All during the time the cat is thoroughly soaked, soaped, and scrubbed, make sure to talk to him or her in adoring, calming tones. Your cat might talk back, complain, or purr. (Each cat has its own repertoire of bathing sounds. Some remain completely silent.)


As mentioned earlier, cats hate being restrained and feeling out of control of their circumstances. So grabbing your cat and trying to manhandle it is an absolute non-starter, a drop dead deal breaker. If you MUST do it (because you’ve adopted one that has never been handled before and it goes ballistic) do it the way a mother cat carries her offspring. Take it by the scruff of its neck but only for as long as is absolutely necessary.  (Or take it to a professional bather and groomer. They have liquids and other nostrums that calm anxious pets and the expertise to do what’s necessary without getting lacerated or bitten.)

But before you even try to manage a headstrong pet, remember to employ “gentle-handed kindness.” That is, make sure to keep your hands relaxed and gentle and your mind peaceful and loving. Your cat can discern peaceful, benevolent intentions as long as your body language remains peaceable and compassionate.

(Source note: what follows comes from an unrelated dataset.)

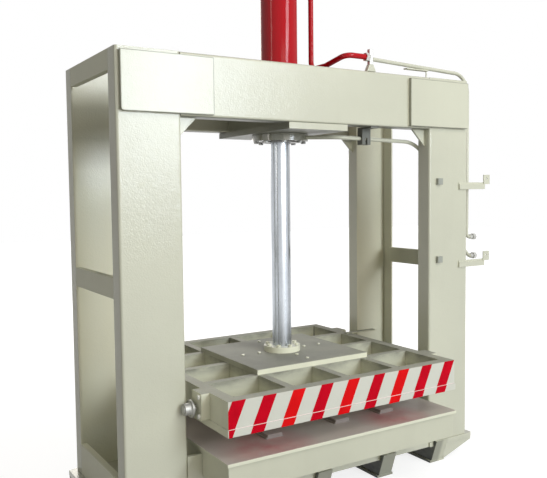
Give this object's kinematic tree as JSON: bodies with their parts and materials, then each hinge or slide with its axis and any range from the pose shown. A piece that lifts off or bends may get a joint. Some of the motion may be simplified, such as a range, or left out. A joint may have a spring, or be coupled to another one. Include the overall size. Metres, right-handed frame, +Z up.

I’ve found that by simply placing one hand against a cat’s chest and holding it there while bathing with the other hand, most cats will stay put. They may push forward or upward on the restraining hand, or they may try to back out of their position (in which case, you simply switch hands and restrain the cat from the rear as it tries to briefly back up) but pretty soon they realize they’re still in control because they can move a little one way or the other, so they don’t feel trapped and their “fight or flight response” doesn’t kick in, which is a very good thing for you!

As the ten minute mark approaches, start rinsing your cat with warm water, starting at the midsection or tail this time. Place the water source (ideally, a handheld hose that leads from the faucet) right next to the fur so the sound of running/spilling water is lessened and so the cat can feel the pleasant, warm result of the water and recognize what it is immediately. This gives the cat time to discern what’s happening so it won’t freak when you bring the water to the top of its head between the ears.

Use a wash cloth and/or your fingers to wash the soapy water from the face; otherwise you might spray soap into your kitty’s eyes or nose, causing upset.  You want the entire experience to be either benign or downright pleasant, or future baths will become increasingly problematic.

When your cat is thoroughly rinsed, pick it up in a towel, towel it dry (giving lots of affection along the way) and then help groom it using a flea comb and brushes. Some cats (show cats especially) get used to hair dryers set on low. Most cats prefer towel and air-drying. Keep them in warm surroundings until they’re completely dry.

There you have it!

Let me know how this works for you.

And if you have additional successful strategies, please share them!

Disclaimer: This method has worked well for me for decades with scores of different cats, but not with every cat.

If you try this method after reading this, you are doing so at your own risk.